GOAL |
Each line containing the word "This" must be reported.

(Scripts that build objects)

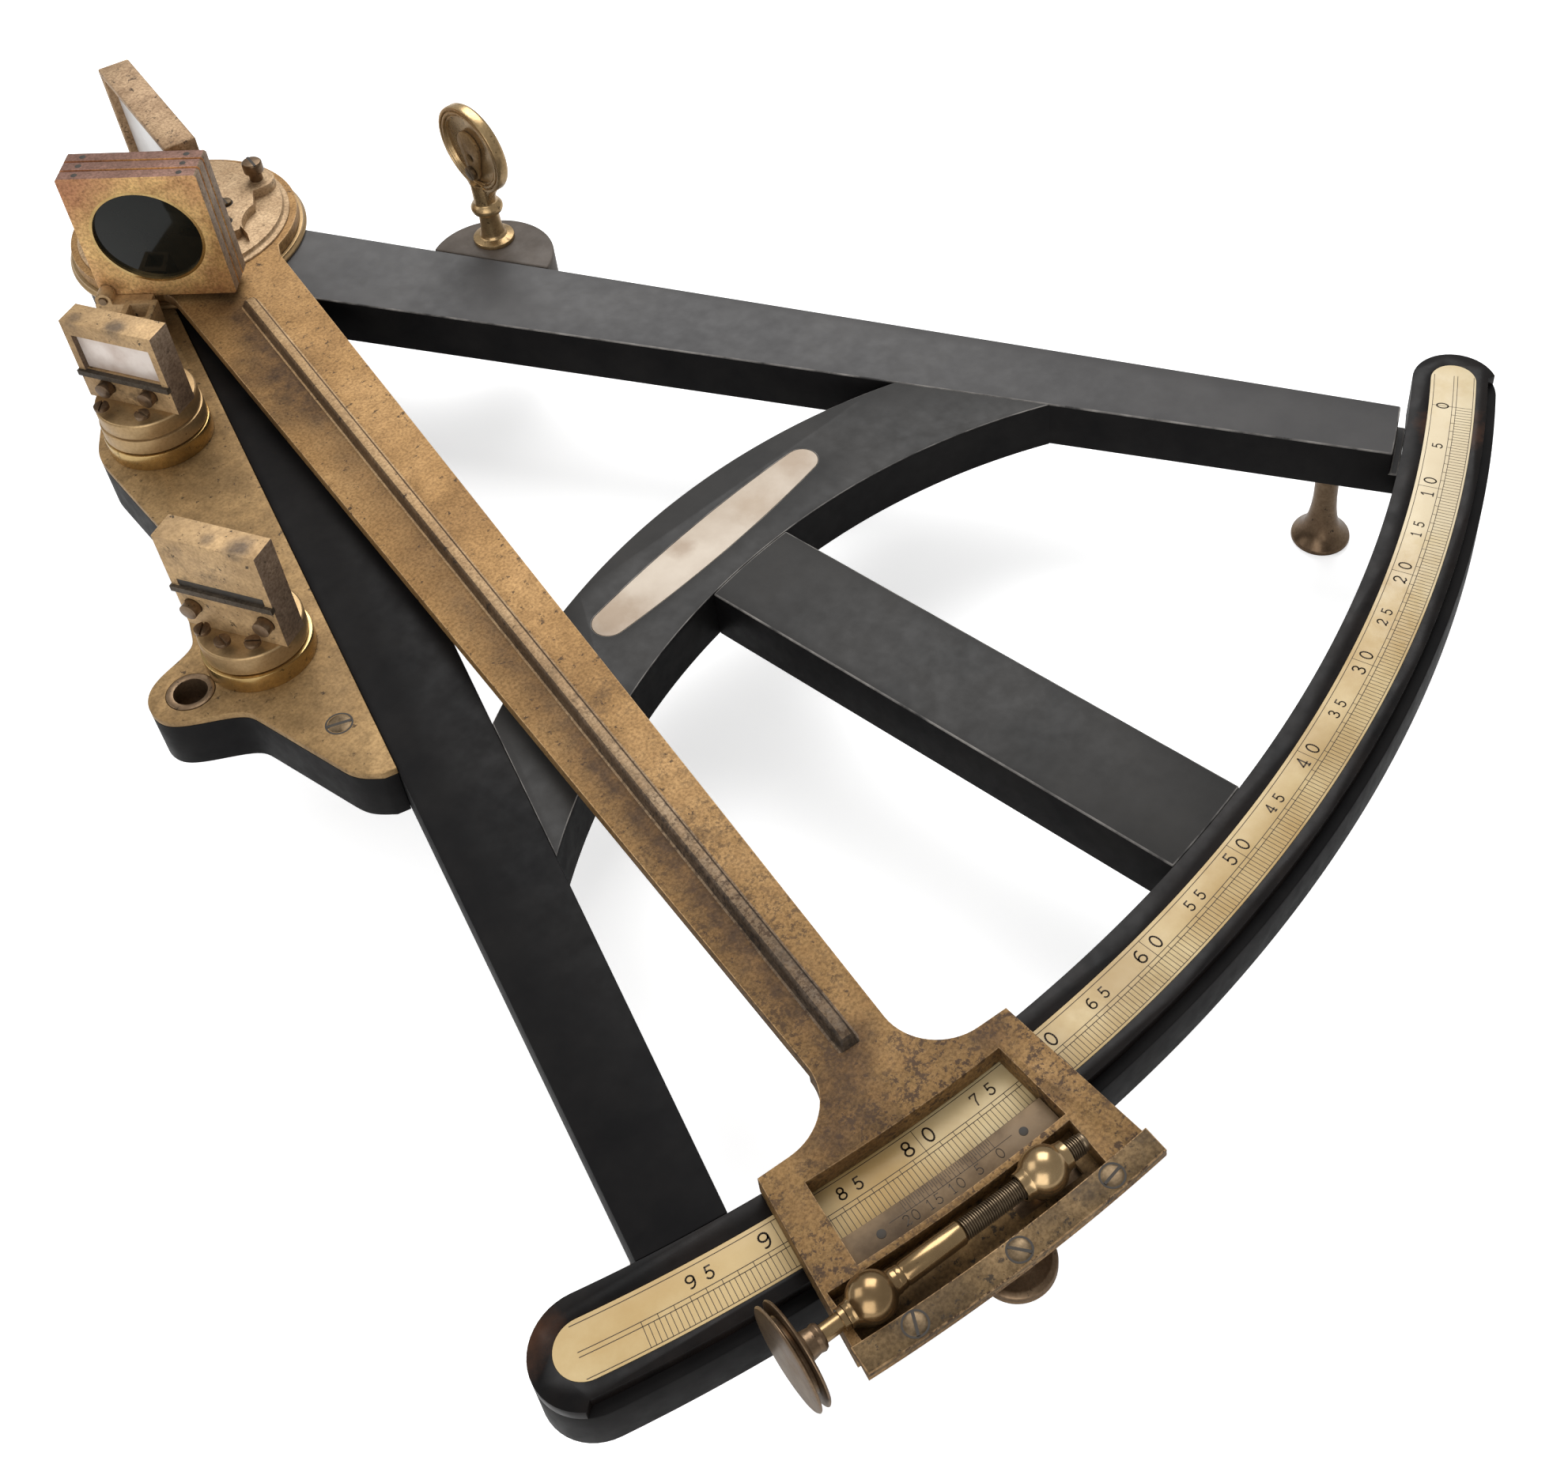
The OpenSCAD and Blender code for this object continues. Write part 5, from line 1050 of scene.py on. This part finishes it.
for tag, c, front, z in (("fore", FORE_C, 4.76, 20.96), ("back", BACK_C, 5.06, 21.36)):
    ledge = bmesh.new()
    box_bm(ledge, front - 1.2, front, -11.95, 11.95, z, z + 1.48, at(*c) @ GLASS_TURN)
    bevel_edges(ledge, 0.2, 2)
    add(tag + "_ledge", finish_bm(ledge), BR["tarnish"], tag + "_glass", ())

# Floor, lights and camera
world = bpy.data.worlds.new("studio")
bpy.context.scene.world = world
world.use_nodes = True
t = world.node_tree
white = t.nodes["Background"]
white.inputs["Color"].default_value = (1, 1, 1, 1)
white.inputs["Strength"].default_value = 1.0
grey = shader(t, "Background", {"Color": (1, 1, 1, 1), "Strength": 0.42})[0]
seen = shader(t, "LightPath", {})["Is Camera Ray"]
backdrop = shader(t, "MixShader", {0: seen, 1: grey, 2: white.outputs[0]})[0]
t.links.new(backdrop, t.nodes["World Output"].inputs["Surface"])

floor_mesh = bpy.data.meshes.new("floor")
floor_mesh.from_pydata([(-6, -6, 0), (6, -6, 0), (6, 6, 0), (-6, 6, 0)], [], [(0, 1, 2, 3)])
floor = bpy.data.objects.new("studio_floor", floor_mesh)
bpy.context.collection.objects.link(floor)
m, t, b = new_material("floor_paper")
b.inputs["Base Color"].default_value = (0.86, 0.86, 0.86, 1)
b.inputs["Roughness"].default_value = 0.9
glow = calc(t, "MULTIPLY", shader(t, "LightPath", {})["Is Camera Ray"], 0.58)
lit = shader(t, "Emission", {"Strength": glow})[0]
paper = shader(t, "AddShader", {0: b.outputs[0], 1: lit})[0]
t.links.new(paper, t.nodes["Material Output"].inputs["Surface"])
floor_mesh.materials.append(m)


def area(name, loc, target, size, power):
    d = bpy.data.lights.new(name, "AREA")
    d.energy = power
    d.size = size
    o = bpy.data.objects.new(name, d)
    o.location = loc
    o.rotation_euler = (Vector(target) - Vector(loc)).to_track_quat("-Z", "Y").to_euler()
    bpy.context.collection.objects.link(o)


area("key_light", (0.75, 0.55, 1.3), (0, 0, 0.04), 1.1, 20)
area("fill_light", (-1.1, -0.8, 0.7), (0, 0, 0.04), 1.2, 11)
area("side_light", (-0.75, 0.95, 1.1), (0, 0, 0.04), 0.9, 5)

cam_data = bpy.data.cameras.new("camera")
cam_data.sensor_width = 36
cam_data.sensor_fit = "HORIZONTAL"
cam_data.lens = 46.921
cam_data.shift_x = -0.14973
cam_data.shift_y = -0.14797
cam_data.clip_start = 0.01
cam = bpy.data.objects.new("camera", cam_data)
cam.location = (-0.213574, -0.274735, 0.369888)
cam.rotation_euler = (rad(44.963497), rad(0.486416), rad(-53.222495))
bpy.context.collection.objects.link(cam)
bpy.context.scene.camera = cam
bpy.context.scene.view_settings.view_transform = "Standard"
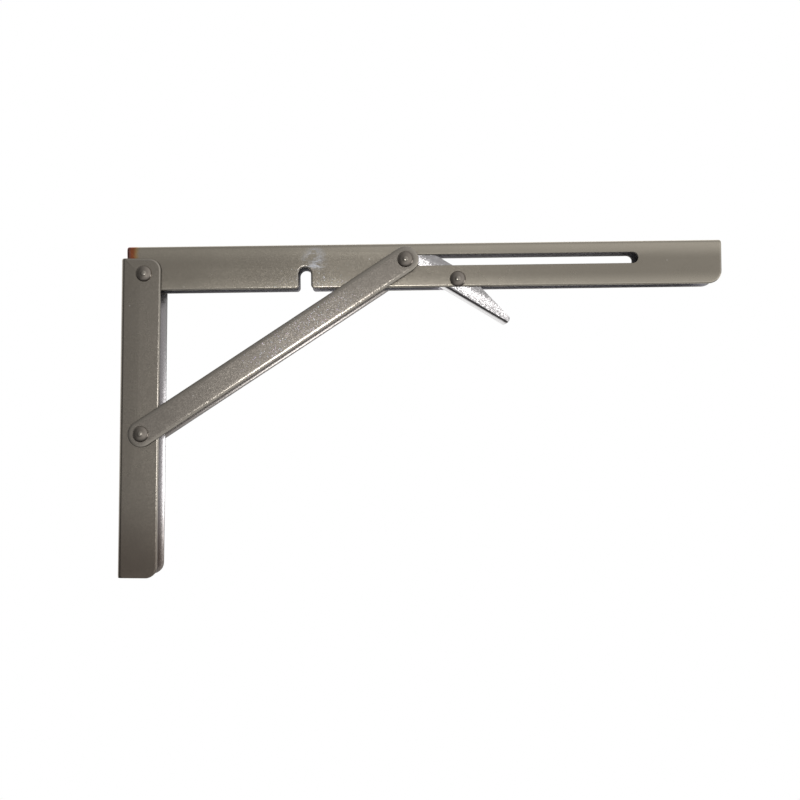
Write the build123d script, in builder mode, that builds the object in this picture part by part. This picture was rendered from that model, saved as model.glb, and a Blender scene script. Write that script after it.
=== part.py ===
from build123d import *
import os
from math import acos, asin, atan2, cos, degrees, hypot, radians, sin, sqrt, tan

# Folding shelf bracket, millimetres.
# X leads out from the wall, Z is up and Y runs across the bracket, which is symmetric about Y = 0.
# The origin is on the wall face, level with the corner rivet.
# It is drawn open: the shelf arm is locked out from the wall and the brace stands under it.

# Sheet and fits
sheet = 2.0                  # thickness of the two arms and the brace bars
bend_radius = 0.5            # inside radius of the arms' bends
side_gap = 0.2               # between neighbouring layers of sheet
pivot_gap = 0.05             # radial, between a rivet's shank and its hole

# Wall arm: a channel, open away from the wall
wall_length = 160.3
wall_depth = 19.8
wall_above_pivot = 7.6       # from the corner rivet up to the arm's top end
wall_corner_radius = 5.8

# Corner rivet, on which the shelf arm turns
pivot_from_wall = 11.4

# Shelf arm: a channel, open downwards, that folds into the wall arm
shelf_length = 300.0
shelf_width = 20.0
shelf_rise = 1.45            # degrees above square, so that a loaded shelf comes level
shelf_above_pivot = 13.9     # from the corner rivet to the top face
shelf_below_pivot = 8.3      # from the corner rivet to the flanges' lower edge
shelf_behind_pivot = 8.6     # from the corner rivet back to the inner end
shelf_heel_radius = 6.5      # lower corner at the inner end, clears the wall arm's web
shelf_nose_radius = 6.5      # lower corner at the outer end

# Slot in the shelf arm's flanges, in which the head of the brace slides
slot_height = 5.7
slot_above_pivot = 5.3
slot_outer_end = 249.2       # from the corner rivet to the slot's far end
slot_end_gap = 0.1           # between the slide pin and the slot's near end

# Notch in the shelf arm's flanges, clears the brace's foot rivet when folded
notch_width = 6.3
notch_top = 2.4              # above the corner rivet
notch_mouth_radius = 1.8

# Brace: two flat bars outside the arms
bar_width = 13.2
foot_behind_pivot = 0.3
foot_below_pivot = 80.5
head_along = 131.3           # from the corner rivet along the shelf arm

# Rivets
shank_radius = 2.5
head_radius = 4.05
head_height = 2.0
head_crown_radius = 2.2      # of the flat on top of the head

# Release lever: a small channel between the shelf arm's flanges
lever_sheet = 1.5
lever_from_head = 26.4       # its rivet, beyond the brace's head along the shelf arm
lever_below = 4.5            # its rivet, below the corner rivet's level
lever_slope = 31.4           # degrees that it falls towards the finger end
lever_web_offset = 6.8       # from its rivet to the outside of its web
lever_ramp_offset = 4.9      # from its rivet to the ramp that the pin rides over
lever_tip = 33.0             # from its rivet to the finger end
lever_taper = 15.7           # degrees by which the finger narrows
lever_taper_offset = 5.8     # from its rivet to the tapered edge
lever_tip_radius = 1.5
lever_bend_radius = 0.7
lever_knee_radius = 2.0
latch_gap = 0.2              # between the latch face and the slide pin
latch_rise = 2.8             # latch top above the slot's middle
latch_crest_radius = 8.5
latch_corner_radius = 0.8
lever_web_start = 8.6        # from its rivet back to where its web begins

# Return spring of the lever, coiled round its rivet
wire = 1.0
coil_radius = 3.6            # to the middle of the wire
coil_pitch = 1.15
coil_whole_turns = 2
coil_runs_per_turn = 10      # straight runs of wire that make up a turn
lever_leg = 16.0
anchor_along = 9.0           # the anchor hole, from the lever's rivet along the shelf arm
anchor_above = 4.0
anchor_hole_radius = 0.8
spring_gap = 0.1             # between the spring's leg and the lever's web

# Screw holes in the two webs
screw_radius = 2.75
wall_screw_first = 30.0      # below the corner rivet
wall_screw_end = 14.7        # from the last hole to the wall arm's lower end
wall_screw_count = 4
shelf_screw_first = 35.0     # from the corner rivet along the shelf arm
shelf_screw_end = 16.4       # from the last hole to the shelf arm's outer end
shelf_screw_count = 4

# Layers across the bracket, as distances from its middle plane
shelf_half = shelf_width / 2
shelf_inside = shelf_half - sheet
wall_inside = shelf_half + side_gap
wall_half = wall_inside + sheet
bar_inside = wall_half + side_gap
bar_outside = bar_inside + sheet
lever_half = shelf_inside - side_gap
lever_inside = lever_half - lever_sheet

# Side views are drawn on planes that face -Y, the shelf arm's along its own tilt
pivot = (pivot_from_wall, 0, 0)
rise = radians(shelf_rise)
shelf_side = Plane(origin=pivot, x_dir=(cos(rise), 0, sin(rise)), z_dir=(0, -1, 0))
foot = Vector(pivot_from_wall - foot_behind_pivot, 0, -foot_below_pivot)
head = shelf_side.from_local_coords(Vector(head_along, slot_above_pivot))
lever_along = head_along + lever_from_head
lever_pivot = shelf_side.from_local_coords(Vector(lever_along, -lever_below))
lever_side = Plane(origin=lever_pivot, x_dir=shelf_side.x_dir, z_dir=shelf_side.z_dir)
slope = radians(lever_slope)
anchor = Plane(
    origin=lever_side.from_local_coords(Vector(anchor_along, anchor_above, -shelf_half)),
    z_dir=(0, 1, 0),
)


def rivet(centre, inner, outer):
    """Rivet along Y whose shank runs from inner to outer, with its head, a low cone, at outer."""
    with BuildPart() as body:
        with BuildSketch(Plane.XY.offset(centre.Z)):
            with BuildLine():
                Polyline(
                    (centre.X, inner),
                    (centre.X + shank_radius, inner),
                    (centre.X + shank_radius, outer),
                    (centre.X + head_radius, outer),
                    (centre.X + head_crown_radius, outer + head_height),
                    (centre.X, outer + head_height),
                    close=True,
                )
            make_face()
        revolve(axis=Axis(centre, (0, 1, 0)))
    return body.part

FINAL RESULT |
The OpenSCAD and Blender code for this object continues. Write part 5, from line 1050 of scene.py on. This part finishes it.
Write the build123d script, in builder mode, that builds the object in this picture part by part. This picture was rendered from that model, saved as model.glb, and a Blender scene script. Write that script after it.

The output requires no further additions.